- [Work to do] In the records below, find the line that contains "add(waterway, mode=Mode.SUBTRACT)" and the line that contains "imported = [obj". Set down exactly those lines and every line between them, and nothing more.

::: Items :::

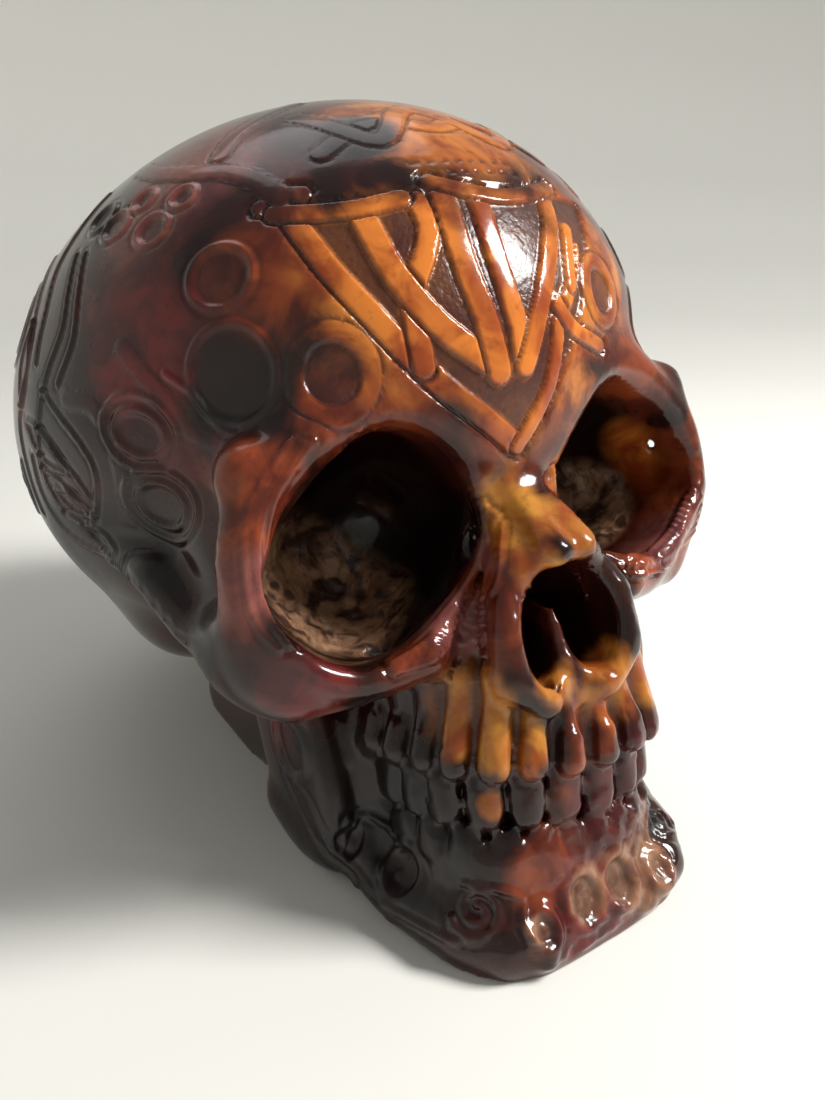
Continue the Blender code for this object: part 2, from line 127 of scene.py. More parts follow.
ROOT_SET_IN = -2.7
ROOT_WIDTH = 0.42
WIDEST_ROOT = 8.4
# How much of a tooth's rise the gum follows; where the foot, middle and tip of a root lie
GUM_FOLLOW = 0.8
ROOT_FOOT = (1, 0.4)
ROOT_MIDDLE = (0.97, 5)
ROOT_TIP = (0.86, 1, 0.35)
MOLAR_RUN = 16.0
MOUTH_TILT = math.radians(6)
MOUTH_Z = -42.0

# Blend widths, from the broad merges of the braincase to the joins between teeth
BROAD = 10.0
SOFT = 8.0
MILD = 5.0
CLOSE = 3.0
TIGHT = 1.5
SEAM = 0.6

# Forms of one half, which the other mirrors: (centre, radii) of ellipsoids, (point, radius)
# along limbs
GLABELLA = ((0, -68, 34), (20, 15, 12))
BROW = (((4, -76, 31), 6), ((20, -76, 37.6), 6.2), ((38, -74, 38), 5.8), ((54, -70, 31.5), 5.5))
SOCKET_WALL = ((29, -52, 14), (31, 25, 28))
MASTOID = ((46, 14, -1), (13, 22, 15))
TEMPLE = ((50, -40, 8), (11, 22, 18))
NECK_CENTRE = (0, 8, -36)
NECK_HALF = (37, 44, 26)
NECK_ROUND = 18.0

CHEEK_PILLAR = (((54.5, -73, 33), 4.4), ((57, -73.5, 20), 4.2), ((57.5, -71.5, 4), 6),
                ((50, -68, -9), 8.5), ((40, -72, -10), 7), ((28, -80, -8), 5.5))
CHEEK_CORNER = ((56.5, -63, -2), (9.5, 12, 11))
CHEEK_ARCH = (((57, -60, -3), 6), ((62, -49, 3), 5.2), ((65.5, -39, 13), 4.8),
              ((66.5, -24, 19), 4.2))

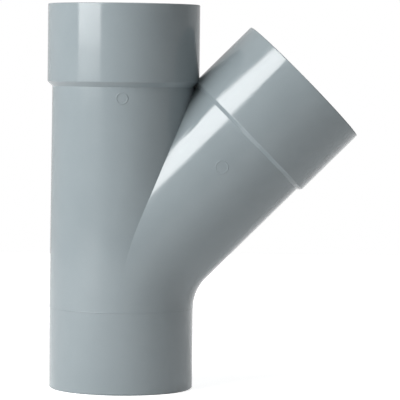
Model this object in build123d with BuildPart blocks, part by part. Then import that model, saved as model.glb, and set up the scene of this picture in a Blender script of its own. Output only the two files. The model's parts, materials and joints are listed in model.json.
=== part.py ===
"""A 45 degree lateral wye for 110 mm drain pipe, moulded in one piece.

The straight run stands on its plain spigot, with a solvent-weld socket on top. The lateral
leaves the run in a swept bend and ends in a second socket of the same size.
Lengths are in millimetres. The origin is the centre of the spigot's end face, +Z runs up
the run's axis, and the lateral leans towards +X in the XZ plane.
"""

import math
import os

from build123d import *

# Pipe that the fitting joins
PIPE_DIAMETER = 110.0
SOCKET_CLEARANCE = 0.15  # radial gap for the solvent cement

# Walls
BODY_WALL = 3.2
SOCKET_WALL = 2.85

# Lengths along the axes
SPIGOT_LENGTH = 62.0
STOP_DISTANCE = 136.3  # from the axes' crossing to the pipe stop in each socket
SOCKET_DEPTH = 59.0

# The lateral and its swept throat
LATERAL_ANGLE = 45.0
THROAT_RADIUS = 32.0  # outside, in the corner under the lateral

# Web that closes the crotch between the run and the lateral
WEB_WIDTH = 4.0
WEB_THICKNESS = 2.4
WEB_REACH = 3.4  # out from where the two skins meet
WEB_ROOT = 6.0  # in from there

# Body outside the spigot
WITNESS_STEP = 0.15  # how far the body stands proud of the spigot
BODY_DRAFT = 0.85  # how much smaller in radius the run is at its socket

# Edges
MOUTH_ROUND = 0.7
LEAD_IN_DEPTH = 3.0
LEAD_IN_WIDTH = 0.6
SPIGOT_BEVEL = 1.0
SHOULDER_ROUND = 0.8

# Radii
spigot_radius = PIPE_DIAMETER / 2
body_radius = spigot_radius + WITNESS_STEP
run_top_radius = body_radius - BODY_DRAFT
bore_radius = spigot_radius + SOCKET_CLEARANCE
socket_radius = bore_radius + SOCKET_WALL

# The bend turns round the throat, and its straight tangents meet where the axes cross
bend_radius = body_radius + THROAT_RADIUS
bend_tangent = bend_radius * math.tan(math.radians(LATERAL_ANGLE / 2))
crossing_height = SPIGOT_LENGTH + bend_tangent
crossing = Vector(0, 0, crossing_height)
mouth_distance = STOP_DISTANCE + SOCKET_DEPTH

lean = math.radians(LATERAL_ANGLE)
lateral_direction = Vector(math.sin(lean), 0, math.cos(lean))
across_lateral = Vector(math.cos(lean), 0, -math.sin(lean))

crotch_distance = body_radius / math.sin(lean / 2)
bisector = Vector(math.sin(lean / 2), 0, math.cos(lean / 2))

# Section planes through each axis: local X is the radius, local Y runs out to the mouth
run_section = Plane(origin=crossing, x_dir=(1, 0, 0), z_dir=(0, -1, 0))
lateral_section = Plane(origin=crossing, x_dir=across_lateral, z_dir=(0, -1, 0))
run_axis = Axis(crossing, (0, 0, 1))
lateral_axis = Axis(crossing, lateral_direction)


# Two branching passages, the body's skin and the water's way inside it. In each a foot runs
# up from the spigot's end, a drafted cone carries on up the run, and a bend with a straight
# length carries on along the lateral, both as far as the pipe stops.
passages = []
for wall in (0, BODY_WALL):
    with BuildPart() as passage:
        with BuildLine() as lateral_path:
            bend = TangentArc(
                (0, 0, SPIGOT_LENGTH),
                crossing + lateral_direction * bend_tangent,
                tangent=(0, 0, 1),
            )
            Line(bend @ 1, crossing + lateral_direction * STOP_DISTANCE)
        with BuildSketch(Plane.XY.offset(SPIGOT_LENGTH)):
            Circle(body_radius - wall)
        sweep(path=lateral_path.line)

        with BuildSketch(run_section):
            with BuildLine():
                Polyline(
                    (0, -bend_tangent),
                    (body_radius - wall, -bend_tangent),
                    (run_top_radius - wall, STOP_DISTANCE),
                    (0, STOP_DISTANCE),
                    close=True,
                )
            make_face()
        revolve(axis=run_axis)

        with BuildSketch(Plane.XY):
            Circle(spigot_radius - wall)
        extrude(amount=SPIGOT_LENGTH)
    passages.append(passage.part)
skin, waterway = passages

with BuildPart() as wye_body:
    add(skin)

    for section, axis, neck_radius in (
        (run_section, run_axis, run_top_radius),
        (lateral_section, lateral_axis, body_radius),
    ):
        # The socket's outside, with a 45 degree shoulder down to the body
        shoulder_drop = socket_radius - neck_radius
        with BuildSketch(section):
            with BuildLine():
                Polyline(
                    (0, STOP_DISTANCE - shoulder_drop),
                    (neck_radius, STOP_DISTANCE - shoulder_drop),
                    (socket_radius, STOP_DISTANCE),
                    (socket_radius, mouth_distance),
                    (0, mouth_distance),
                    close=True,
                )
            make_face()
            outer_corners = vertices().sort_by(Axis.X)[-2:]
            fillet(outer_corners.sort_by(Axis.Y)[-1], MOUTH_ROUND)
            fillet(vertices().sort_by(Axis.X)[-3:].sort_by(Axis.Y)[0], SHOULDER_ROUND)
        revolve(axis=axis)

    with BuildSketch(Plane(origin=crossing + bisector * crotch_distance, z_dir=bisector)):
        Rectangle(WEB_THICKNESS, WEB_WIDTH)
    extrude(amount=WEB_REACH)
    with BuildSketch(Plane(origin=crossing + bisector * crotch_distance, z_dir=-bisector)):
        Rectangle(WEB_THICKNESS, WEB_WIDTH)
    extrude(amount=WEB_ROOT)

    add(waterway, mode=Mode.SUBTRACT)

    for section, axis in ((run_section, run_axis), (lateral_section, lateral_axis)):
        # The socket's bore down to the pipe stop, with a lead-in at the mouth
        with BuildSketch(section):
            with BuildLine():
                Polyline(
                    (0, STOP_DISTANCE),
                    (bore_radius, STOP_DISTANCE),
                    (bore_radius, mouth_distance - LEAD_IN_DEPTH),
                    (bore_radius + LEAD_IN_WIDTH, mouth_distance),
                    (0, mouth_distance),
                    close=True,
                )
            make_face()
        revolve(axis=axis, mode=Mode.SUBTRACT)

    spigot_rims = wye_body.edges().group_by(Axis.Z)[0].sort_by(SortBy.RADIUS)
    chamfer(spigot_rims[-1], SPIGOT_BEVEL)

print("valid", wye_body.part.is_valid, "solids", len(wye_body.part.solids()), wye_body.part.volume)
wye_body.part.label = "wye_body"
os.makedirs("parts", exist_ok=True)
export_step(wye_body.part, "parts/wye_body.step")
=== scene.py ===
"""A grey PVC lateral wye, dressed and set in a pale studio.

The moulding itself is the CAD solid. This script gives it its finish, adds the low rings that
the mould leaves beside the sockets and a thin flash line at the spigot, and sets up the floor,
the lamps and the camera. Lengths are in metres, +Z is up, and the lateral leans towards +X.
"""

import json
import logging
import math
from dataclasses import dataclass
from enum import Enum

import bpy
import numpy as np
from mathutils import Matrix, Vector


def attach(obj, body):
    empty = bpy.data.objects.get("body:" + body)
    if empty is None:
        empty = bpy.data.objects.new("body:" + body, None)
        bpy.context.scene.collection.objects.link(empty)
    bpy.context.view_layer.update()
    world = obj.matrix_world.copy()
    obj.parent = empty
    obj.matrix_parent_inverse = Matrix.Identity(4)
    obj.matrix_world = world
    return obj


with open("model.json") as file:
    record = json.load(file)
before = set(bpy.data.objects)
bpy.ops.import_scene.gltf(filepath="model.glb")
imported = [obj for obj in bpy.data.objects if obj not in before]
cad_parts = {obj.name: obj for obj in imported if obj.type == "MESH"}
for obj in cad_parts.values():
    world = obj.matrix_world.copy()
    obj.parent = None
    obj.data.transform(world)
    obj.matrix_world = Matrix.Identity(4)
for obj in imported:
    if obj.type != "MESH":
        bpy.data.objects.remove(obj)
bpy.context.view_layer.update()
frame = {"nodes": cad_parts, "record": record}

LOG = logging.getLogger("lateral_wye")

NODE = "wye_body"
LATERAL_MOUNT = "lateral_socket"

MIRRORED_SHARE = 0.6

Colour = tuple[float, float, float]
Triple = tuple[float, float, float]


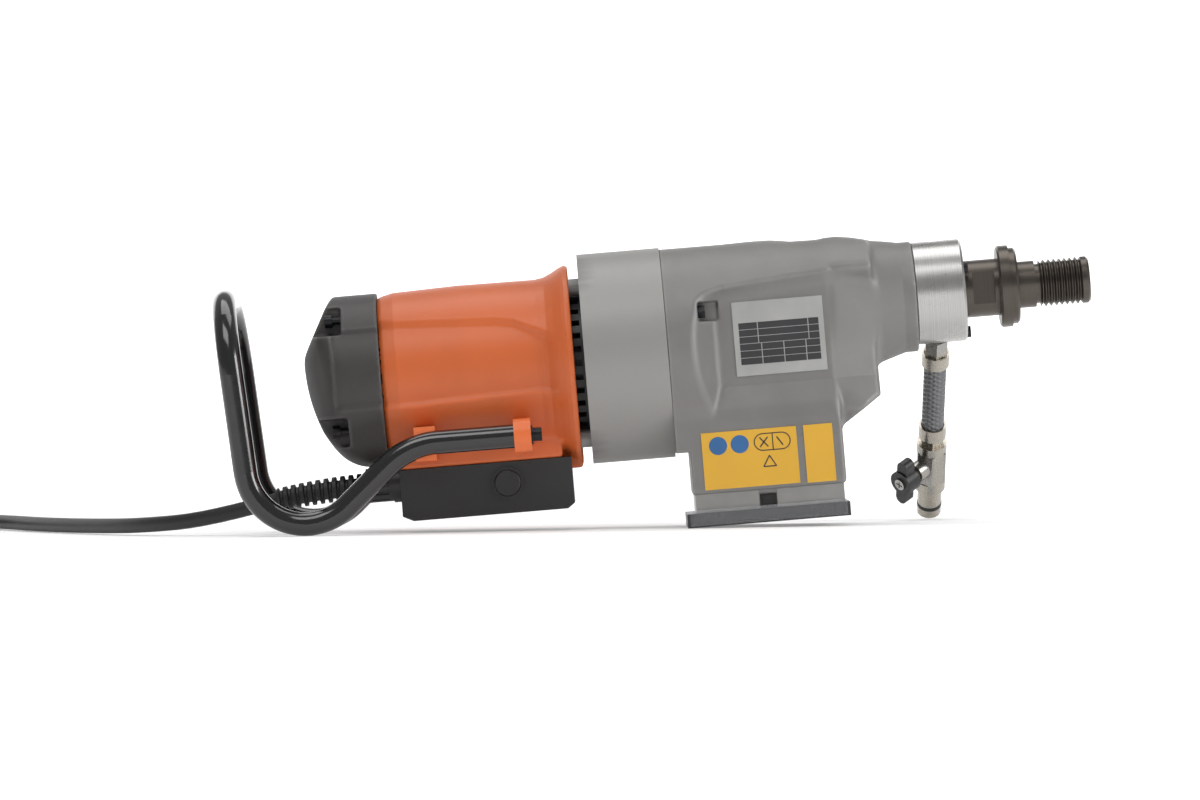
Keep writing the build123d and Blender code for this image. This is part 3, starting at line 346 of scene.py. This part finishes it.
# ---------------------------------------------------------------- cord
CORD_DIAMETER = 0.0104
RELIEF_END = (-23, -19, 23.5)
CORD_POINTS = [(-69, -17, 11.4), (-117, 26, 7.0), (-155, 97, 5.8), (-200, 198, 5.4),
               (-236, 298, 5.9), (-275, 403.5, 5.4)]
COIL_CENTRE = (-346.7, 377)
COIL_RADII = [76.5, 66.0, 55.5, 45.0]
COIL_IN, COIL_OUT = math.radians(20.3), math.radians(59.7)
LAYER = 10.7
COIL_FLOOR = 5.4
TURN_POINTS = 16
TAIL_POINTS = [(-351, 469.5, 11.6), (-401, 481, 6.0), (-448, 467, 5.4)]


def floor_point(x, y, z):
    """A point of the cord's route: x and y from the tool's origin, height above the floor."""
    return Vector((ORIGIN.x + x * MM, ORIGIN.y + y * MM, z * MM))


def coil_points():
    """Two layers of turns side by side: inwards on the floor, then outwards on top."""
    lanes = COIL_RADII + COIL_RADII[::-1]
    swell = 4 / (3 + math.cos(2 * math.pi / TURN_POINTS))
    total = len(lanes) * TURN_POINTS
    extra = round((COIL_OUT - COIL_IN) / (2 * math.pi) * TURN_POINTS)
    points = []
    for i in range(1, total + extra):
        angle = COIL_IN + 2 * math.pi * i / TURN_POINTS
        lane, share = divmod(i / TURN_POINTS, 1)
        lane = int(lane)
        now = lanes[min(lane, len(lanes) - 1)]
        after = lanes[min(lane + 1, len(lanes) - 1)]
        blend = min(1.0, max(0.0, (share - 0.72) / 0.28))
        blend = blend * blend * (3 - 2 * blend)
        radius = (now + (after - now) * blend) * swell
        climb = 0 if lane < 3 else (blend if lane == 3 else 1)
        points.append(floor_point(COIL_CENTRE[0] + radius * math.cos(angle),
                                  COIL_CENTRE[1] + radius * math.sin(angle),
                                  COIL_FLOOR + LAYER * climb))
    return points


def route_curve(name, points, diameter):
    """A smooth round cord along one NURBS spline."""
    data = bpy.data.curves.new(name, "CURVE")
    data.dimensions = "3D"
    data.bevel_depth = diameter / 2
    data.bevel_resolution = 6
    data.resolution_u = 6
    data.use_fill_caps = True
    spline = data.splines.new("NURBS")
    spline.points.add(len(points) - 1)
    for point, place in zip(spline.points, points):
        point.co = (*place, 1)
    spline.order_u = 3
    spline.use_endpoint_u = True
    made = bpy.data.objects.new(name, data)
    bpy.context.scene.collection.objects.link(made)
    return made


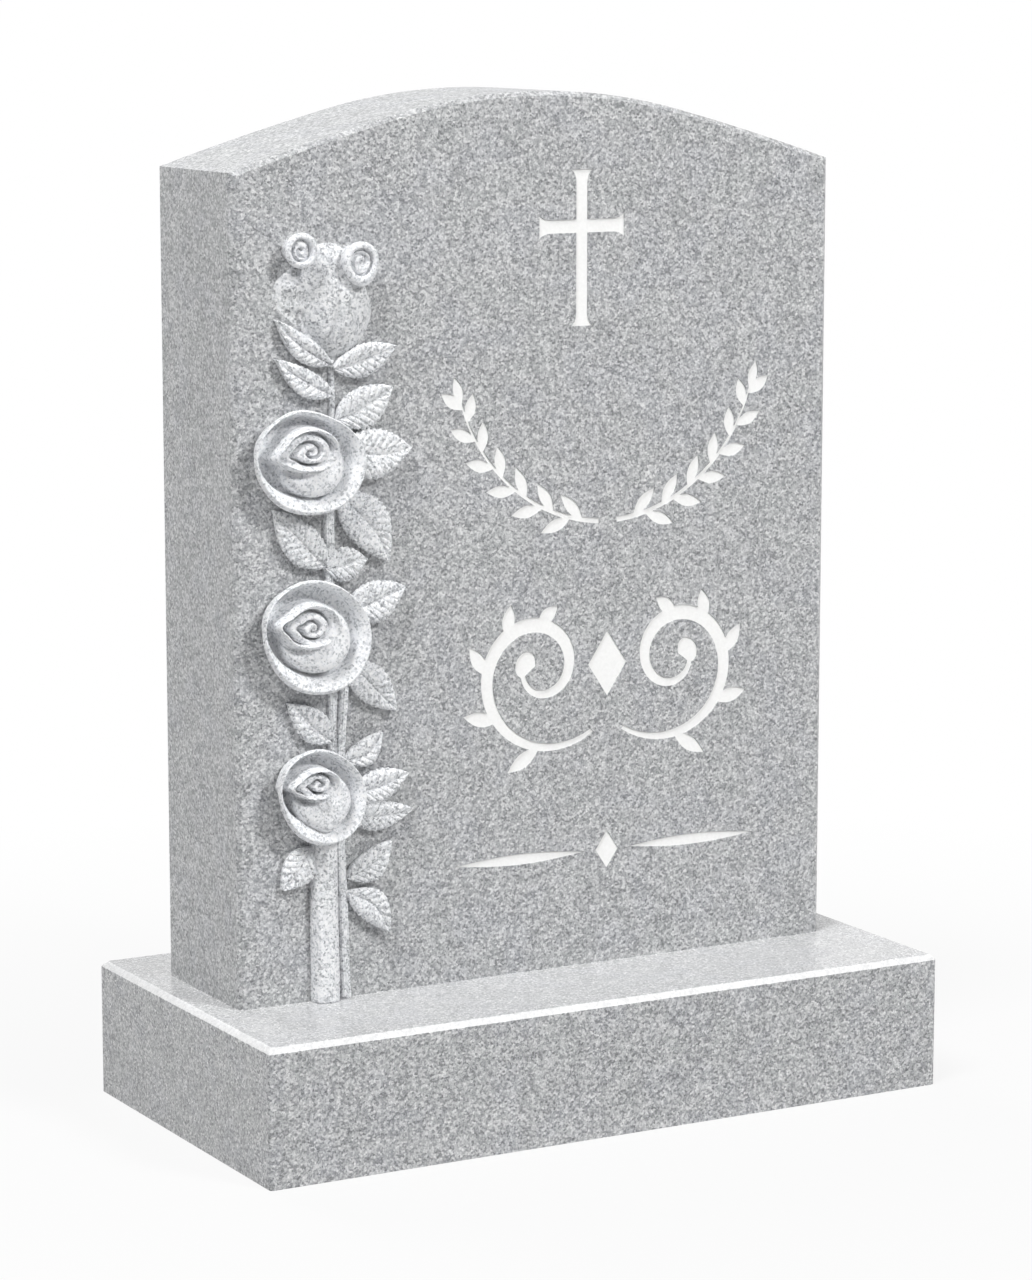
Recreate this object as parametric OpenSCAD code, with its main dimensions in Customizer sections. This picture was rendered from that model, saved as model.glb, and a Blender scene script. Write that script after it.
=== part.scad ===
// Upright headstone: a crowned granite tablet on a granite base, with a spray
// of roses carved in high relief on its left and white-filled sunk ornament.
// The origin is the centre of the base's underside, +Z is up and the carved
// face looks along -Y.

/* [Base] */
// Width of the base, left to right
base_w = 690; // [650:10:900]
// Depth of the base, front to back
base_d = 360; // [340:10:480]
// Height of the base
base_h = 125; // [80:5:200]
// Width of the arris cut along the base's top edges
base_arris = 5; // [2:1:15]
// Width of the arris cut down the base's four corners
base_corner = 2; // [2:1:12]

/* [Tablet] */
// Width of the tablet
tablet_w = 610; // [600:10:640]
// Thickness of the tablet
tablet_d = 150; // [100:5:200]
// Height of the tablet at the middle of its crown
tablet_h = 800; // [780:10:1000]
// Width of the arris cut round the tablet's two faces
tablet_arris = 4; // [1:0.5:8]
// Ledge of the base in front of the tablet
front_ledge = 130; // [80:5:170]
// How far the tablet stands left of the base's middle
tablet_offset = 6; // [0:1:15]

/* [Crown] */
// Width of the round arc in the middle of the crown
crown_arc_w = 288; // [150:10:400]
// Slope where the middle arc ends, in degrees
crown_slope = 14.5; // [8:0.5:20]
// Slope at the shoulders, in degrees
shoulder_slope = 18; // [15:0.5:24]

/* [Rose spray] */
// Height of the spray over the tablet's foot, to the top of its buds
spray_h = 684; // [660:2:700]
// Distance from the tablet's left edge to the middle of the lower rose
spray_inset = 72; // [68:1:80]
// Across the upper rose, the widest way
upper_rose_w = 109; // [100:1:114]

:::

- [Result for this exercise]
    add(waterway, mode=Mode.SUBTRACT)

    for section, axis in ((run_section, run_axis), (lateral_section, lateral_axis)):
        # The socket's bore down to the pipe stop, with a lead-in at the mouth
        with BuildSketch(section):
            with BuildLine():
                Polyline(
                    (0, STOP_DISTANCE),
                    (bore_radius, STOP_DISTANCE),
                    (bore_radius, mouth_distance - LEAD_IN_DEPTH),
                    (bore_radius + LEAD_IN_WIDTH, mouth_distance),
                    (0, mouth_distance),
                    close=True,
                )
            make_face()
        revolve(axis=axis, mode=Mode.SUBTRACT)

    spigot_rims = wye_body.edges().group_by(Axis.Z)[0].sort_by(SortBy.RADIUS)
    chamfer(spigot_rims[-1], SPIGOT_BEVEL)

print("valid", wye_body.part.is_valid, "solids", len(wye_body.part.solids()), wye_body.part.volume)
wye_body.part.label = "wye_body"
os.makedirs("parts", exist_ok=True)
export_step(wye_body.part, "parts/wye_body.step")
=== scene.py ===
"""A grey PVC lateral wye, dressed and set in a pale studio.

The moulding itself is the CAD solid. This script gives it its finish, adds the low rings that
the mould leaves beside the sockets and a thin flash line at the spigot, and sets up the floor,
the lamps and the camera. Lengths are in metres, +Z is up, and the lateral leans towards +X.
"""

import json
import logging
import math
from dataclasses import dataclass
from enum import Enum

import bpy
import numpy as np
from mathutils import Matrix, Vector


def attach(obj, body):
    empty = bpy.data.objects.get("body:" + body)
    if empty is None:
        empty = bpy.data.objects.new("body:" + body, None)
        bpy.context.scene.collection.objects.link(empty)
    bpy.context.view_layer.update()
    world = obj.matrix_world.copy()
    obj.parent = empty
    obj.matrix_parent_inverse = Matrix.Identity(4)
    obj.matrix_world = world
    return obj


with open("model.json") as file:
    record = json.load(file)
before = set(bpy.data.objects)
bpy.ops.import_scene.gltf(filepath="model.glb")
imported = [obj for obj in bpy.data.objects if obj not in before]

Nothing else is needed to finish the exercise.